Reproduce each line that includes the word "kinematic".
== INFORMATION SUPPLIED
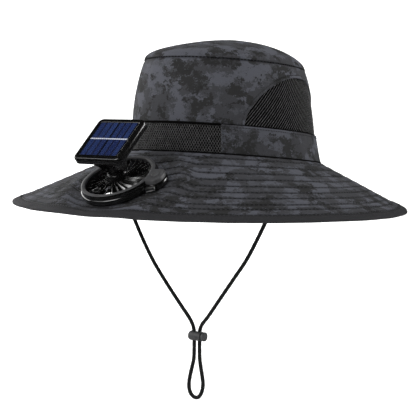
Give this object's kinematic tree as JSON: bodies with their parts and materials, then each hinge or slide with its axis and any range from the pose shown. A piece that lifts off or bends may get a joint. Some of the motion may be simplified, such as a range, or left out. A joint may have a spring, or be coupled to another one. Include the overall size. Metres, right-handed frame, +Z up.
{
  "type": "solar fan hat",
  "caption": "Wide-brimmed camouflage sun hat with net vents, a round fan and a tilting solar panel on the brim, and a chin cord with a cord lock.",
  "frame": {"origin": "centre of the head opening, level with the brim's inner edge at the crown's sides", "axes": "+Z up along the crown, -Y towards the front of the brim where the fan sits, +X towards the wearer's left"},
  "size_m": [0.3762, 0.3493, 0.337],
  "materials": {
    "camouflage_cloth": "woven cloth in a three-tone grey camouflage",
    "binding_tape": "plain dark grey woven tape",
    "black_net": "open black net",
    "black_plastic": "polished black moulding",
    "satin_plastic": "satin dark grey moulding",
    "solar_cell": "dark blue cells under a clear coat",
    "socket_metal": "bright pressed metal",
    "cord_braid": "round black braid"
  },
  "bodies": {
    "hat": {"crown_side": "camouflage_cloth", "crown_top": "camouflage_cloth", "vent_left": "black_net", "vent_right": "black_net", "band_cloth": "camouflage_cloth", "band_mesh": "black_net", "brim": "camouflage_cloth", "brim_binding": "binding_tape", "cord_anchor_left": "binding_tape", "cord_anchor_right": "binding_tape", "fan_base": "black_plastic", "fan_retainer": "black_plastic", "fan_ring": "satin_plastic", "fan_grille": "black_plastic", "charge_port": "socket_metal", "chin_cord": "cord_braid", "toggle_barrel": "satin_plastic"},
    "rotor": {"fan_impeller": "black_plastic"},
    "button": {"power_button": "satin_plastic"},
    "neck": {"panel_neck": "black_plastic"},
    "panel": {"panel_bracket": "black_plastic", "panel_frame": "black_plastic", "panel_cells": "solar_cell"},
    "lock_plunger": {"toggle_plunger": "satin_plastic"}
  },
  "joints": [
    {"name": "fan_spin", "type": "hinge", "parent": "hat", "child": "rotor", "pos_m": [0, -0.1525, -0.01732], "axis": [0, -0.4739, 0.8806], "continuous": true},
    {"name": "panel_swivel", "type": "hinge", "parent": "hat", "child": "neck", "pos_m": [0, -0.1525, -0.01732], "axis": [0, -0.4739, 0.8806], "range_deg": [-170, 170]},
    {"name": "panel_tilt", "type": "hinge", "parent": "neck", "child": "panel", "pos_m": [0, -0.16221, 0.00073], "axis": [1, 0, 0], "range_deg": [-25, 15]},
    {"name": "button_press", "type": "slide", "parent": "hat", "child": "button", "axis": [0, 0.4739, -0.8806], "range_m": [0, 0.0008], "stiffness_N_per_m": 400},
    {"name": "toggle_press", "type": "slide", "parent": "hat", "child": "lock_plunger", "axis": [-1, 0, 0], "range_m": [0, 0.0012], "stiffness_N_per_m": 400}
  ]
}
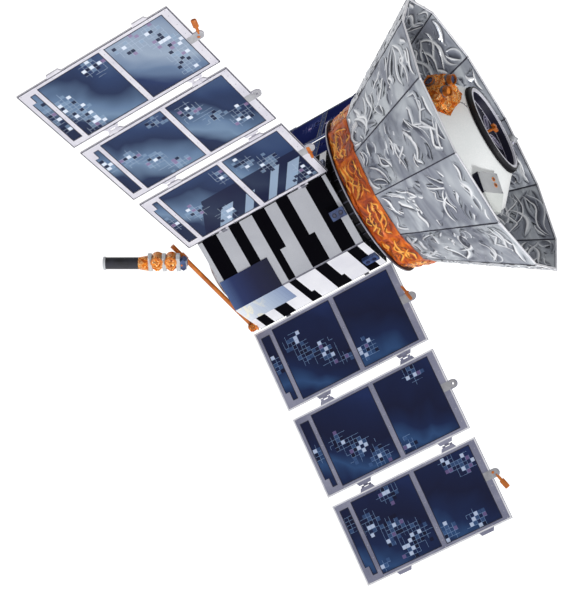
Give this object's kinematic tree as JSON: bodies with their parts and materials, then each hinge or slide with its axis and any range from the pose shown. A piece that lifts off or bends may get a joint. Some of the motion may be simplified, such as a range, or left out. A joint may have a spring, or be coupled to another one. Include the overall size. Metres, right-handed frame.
{
  "type": "sky survey satellite",
  "caption": "Sky survey satellite with a striped bus, folding solar wings, an open foil sun shield round a helium tank and a hinged aft antenna mast.",
  "frame": {"origin": "centre of the launch ring's aft face", "axes": "+Z forward along the spin axis, towards the telescope's mouth; wing c lies near -X, wings a and b on the +X side at 120 degrees to it"},
  "size_m": [6.7439, 7.4517, 4.9171],
  "materials": {
    "bare_metal": "satin",
    "hinge_metal": "satin",
    "deck_paint": "satin",
    "black_paint": "matt",
    "striped_panel": "satin, black and white stripes",
    "mirror": "polished second-surface mirror",
    "sensor_paint": "satin",
    "gold_foil": "crumpled metallised film",
    "silver_foil": "crumpled metallised film",
    "white_paint": "satin",
    "grey_paint": "satin",
    "black_rubber": "matt",
    "orange_paint": "satin",
    "antenna_plastic": "satin",
    "solar_cells": "glossy cover glass over cells",
    "panel_frame": "satin"
  },
  "bodies": {
    "bus": {"aft_deck": "deck_paint", "blanket_band": "gold_foil", "forward_deck": "black_paint", "helium_tank": "white_paint", "horizon_sensors": "sensor_paint", "instrument_deck": "deck_paint", "interface_drum": "black_paint", "launch_ring": "bare_metal", "mast_bracket": "gold_foil", "mirror_radiator": "mirror", "mouth_flange": "grey_paint", "mouth_plate": "black_paint", "mouth_seal": "black_rubber", "mouth_tee": "orange_paint", "radiometer_fairings": "white_paint", "radiometer_gold": "gold_foil", "radiometer_grey": "grey_paint", "radiometer_horns": "bare_metal", "radiometer_rear": "grey_paint", "root_brackets": "hinge_metal", "shield_rim": "bare_metal", "side_panels_narrow": "striped_panel", "side_panels_wide": "striped_panel", "sun_sensors": "sensor_paint", "sun_shield": "silver_foil"},
    "wing_a_panel_1": {"wing_a_cells_1": "solar_cells", "wing_a_frame_1": "panel_frame", "wing_a_pin_1": "orange_paint"},
    "wing_a_panel_2": {"wing_a_cells_2": "solar_cells", "wing_a_frame_2": "panel_frame"},
    "wing_a_panel_3": {"wing_a_cells_3": "solar_cells", "wing_a_frame_3": "panel_frame", "wing_a_pin_3": "orange_paint"},
    "wing_b_panel_1": {"wing_b_cells_1": "solar_cells", "wing_b_frame_1": "panel_frame", "wing_b_pin_1": "orange_paint"},
    "wing_b_panel_2": {"wing_b_cells_2": "solar_cells", "wing_b_frame_2": "panel_frame"},
    "wing_b_panel_3": {"wing_b_cells_3": "solar_cells", "wing_b_frame_3": "panel_frame", "wing_b_pin_3": "orange_paint"},
    "wing_c_panel_1": {"wing_c_cells_1": "solar_cells", "wing_c_frame_1": "panel_frame", "wing_c_pin_1": "orange_paint"},
    "wing_c_panel_2": {"wing_c_cells_2": "solar_cells", "wing_c_frame_2": "panel_frame"},
    "wing_c_panel_3": {"wing_c_cells_3": "solar_cells", "wing_c_frame_3": "panel_frame", "wing_c_pin_3": "orange_paint"},
    "mast": {"mast_rod": "orange_paint"},
    "antenna_head": {"antenna_block": "sensor_paint", "antenna_clamps": "white_paint", "antenna_cup": "gold_foil", "antenna_drums": "gold_foil", "antenna_tube": "antenna_plastic"}
  },
  "joints": [
    {"name": "wing_a_root", "type": "hinge", "parent": "bus", "child": "wing_a_panel_1", "pos_m": [0.44262, -0.72166, 1.0135], "axis": [0, 0, 1], "range_deg": [0, 135.8]},
    {"name": "wing_a_fold_12", "type": "hinge", "parent": "wing_a_panel_1", "child": "wing_a_panel_2", "pos_m": [0.86774, -1.75819, 1.0135], "axis": [0, 0, 1], "range_deg": [-180, 0]},
    {"name": "wing_a_fold_23", "type": "hinge", "parent": "wing_a_panel_2", "child": "wing_a_panel_3", "pos_m": [1.39108, -2.81975, 1.0135], "axis": [0, 0, 1], "range_deg": [0, 180]},
    {"name": "wing_b_root", "type": "hinge", "parent": "bus", "child": "wing_b_panel_1", "pos_m": [0.40366, 0.74414, 1.0135], "axis": [0, 0, 1], "range_deg": [0, 135.8]},
    {"name": "wing_b_fold_12", "type": "hinge", "parent": "wing_b_panel_1", "child": "wing_b_panel_2", "pos_m": [1.08877, 1.63058, 1.0135], "axis": [0, 0, 1], "range_deg": [-180, 0]},
    {"name": "wing_b_fold_23", "type": "hinge", "parent": "wing_b_panel_2", "child": "wing_b_panel_3", "pos_m": [1.74643, 2.61458, 1.0135], "axis": [0, 0, 1], "range_deg": [0, 180]},
    {"name": "wing_c_root", "type": "hinge", "parent": "bus", "child": "wing_c_panel_1", "pos_m": [-0.84628, -0.02249, 1.0135], "axis": [0, 0, 1], "range_deg": [0, 135.8]},
    {"name": "wing_c_fold_12", "type": "hinge", "parent": "wing_c_panel_1", "child": "wing_c_panel_2", "pos_m": [-1.95651, 0.12761, 1.0135], "axis": [0, 0, 1], "range_deg": [-180, 0]},
    {"name": "wing_c_fold_23", "type": "hinge", "parent": "wing_c_panel_2", "child": "wing_c_panel_3", "pos_m": [-3.13751, 0.20516, 1.0135], "axis": [0, 0, 1], "range_deg": [0, 180]},
    {"name": "mast_hinge", "type": "hinge", "parent": "bus", "child": "mast", "pos_m": [0.445, 0.602, 0.07], "axis": [1, 0, 0], "range_deg": [0, 80]},
    {"name": "antenna_tilt", "type": "hinge", "parent": "mast", "child": "antenna_head", "pos_m": [0.595, -0.66295, -0.11905], "axis": [1, 0, 0], "range_deg": [-50, 40]}
  ],
  "couplings": [
    {"joint": "wing_a_fold_12", "follows": "wing_a_root", "ratio": -1.3253},
    {"joint": "wing_a_fold_23", "follows": "wing_a_root", "ratio": 1.3253},
    {"joint": "wing_b_fold_12", "follows": "wing_b_root", "ratio": -1.3253},
    {"joint": "wing_b_fold_23", "follows": "wing_b_root", "ratio": 1.3253},
    {"joint": "wing_c_fold_12", "follows": "wing_c_root", "ratio": -1.3253},
    {"joint": "wing_c_fold_23", "follows": "wing_c_root", "ratio": 1.3253}
  ]
}
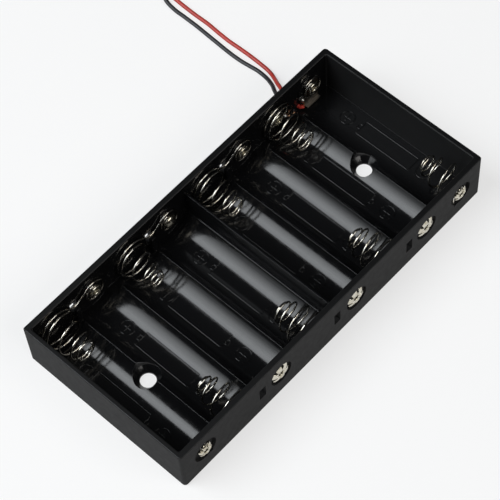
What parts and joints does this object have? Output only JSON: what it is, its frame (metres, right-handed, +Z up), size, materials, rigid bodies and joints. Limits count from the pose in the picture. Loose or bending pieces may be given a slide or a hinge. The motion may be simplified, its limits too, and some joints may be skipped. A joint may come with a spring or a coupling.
====
#### SOLVED EXERCISE
Give this object's kinematic tree as JSON: bodies with their parts and materials, then each hinge or slide with its axis and any range from the pose shown. A piece that lifts off or bends may get a joint. Some of the motion may be simplified, such as a range, or left out. A joint may have a spring, or be coupled to another one. Include the overall size. Metres, right-handed frame, +Z up.
Give this object's kinematic tree as JSON: bodies with their parts and materials, then each hinge or slide with its axis and any range from the pose shown. A piece that lifts off or bends may get a joint. Some of the motion may be simplified, such as a range, or left out. A joint may have a spring, or be coupled to another one. Include the overall size. Metres, right-handed frame.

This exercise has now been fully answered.